Hemos caído en la rutina. Hemos abandonado por completo nuestra capacidad creadora y la hemos entregado como monopolio de los políticos. Nos hemos acomodado en el sofá y que inventen otros, como diría Unamuno. Y los otros se aprovechan de nuestra ausencia. Y manejan el dinero de forma que florezca sobre la miseria de una mayoría el bienestar de una minoría. Y el enfermo ya no es un paciente sino un cliente que se vende al mejor postor, una mercancía que se apropia la sanidad privada porque tiene dinero para comprar el dolor y hacer negocio con la muerte de viejos improductivos o de terminales que exigen que alguien les cure a bajo precio de su hepatitis C.

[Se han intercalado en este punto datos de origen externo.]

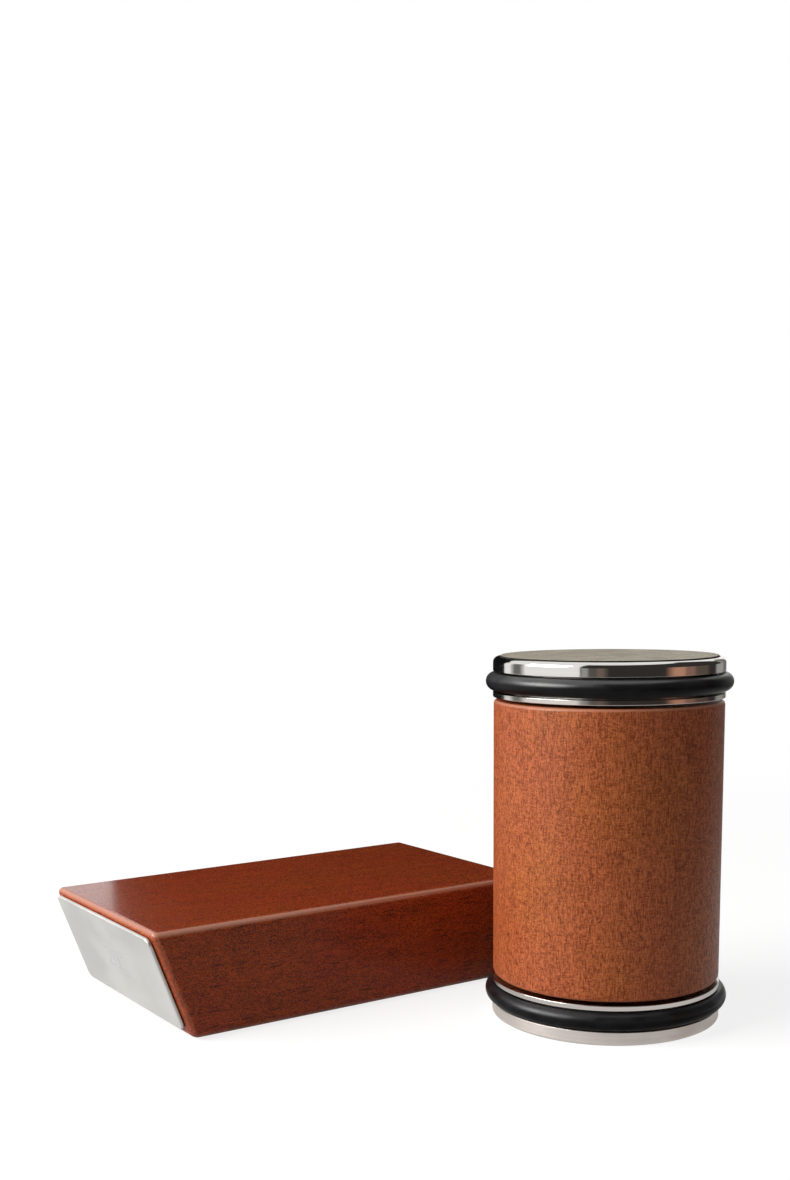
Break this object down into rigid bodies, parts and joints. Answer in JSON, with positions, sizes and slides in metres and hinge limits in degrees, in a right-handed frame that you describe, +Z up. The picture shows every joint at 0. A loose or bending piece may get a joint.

Pero a nuestros delegados les duele sobre todo la libertad. Y entonces se ataca y cerca a los sindicatos, se amputan derechos laborales, de reunión, de expresión. Y se pone coto sobre todo a la libertad. Y encima se nos quiere hacer creer que es por nuestro bien, para nuestra seguridad, para un confort existencial del que carecemos y que ellos nos otorgan bondadosamente. Los dictadores son manipuladores de conciencias, suplantadores de nuestra libertad y aseguran hacerlo para nuestro bien. Nosotros debemos desprendernos de nuestro quehacer porque los políticos administran así mejor nuestra tranquilidad. Y con esta falacia nos convencen de que debemos agradecerles el esfuerzo que les cuesta mantenernos seguros, cuando en realidad lo que están haciendo es arrancarnos unos derechos que costaron sangre y dolor en el pasado.

¿Es posible que en plena democracia se promulgue una LEY MORDAZA? ¿Es posible que se sancionen con penas económicas y de prisión el ejercicio de derechos inalienables? ¿Y la ciudadanía calla, se resigna, apostata de esos derechos? Tal vez hemos caído en la rutina y desde esa rutina abdicamos de nuestra capacidad creadora y nos rendimos con espíritu de complicidad con quienes han visto la posibilidad de regresar a una ayer oscuro, plomizo, invernal.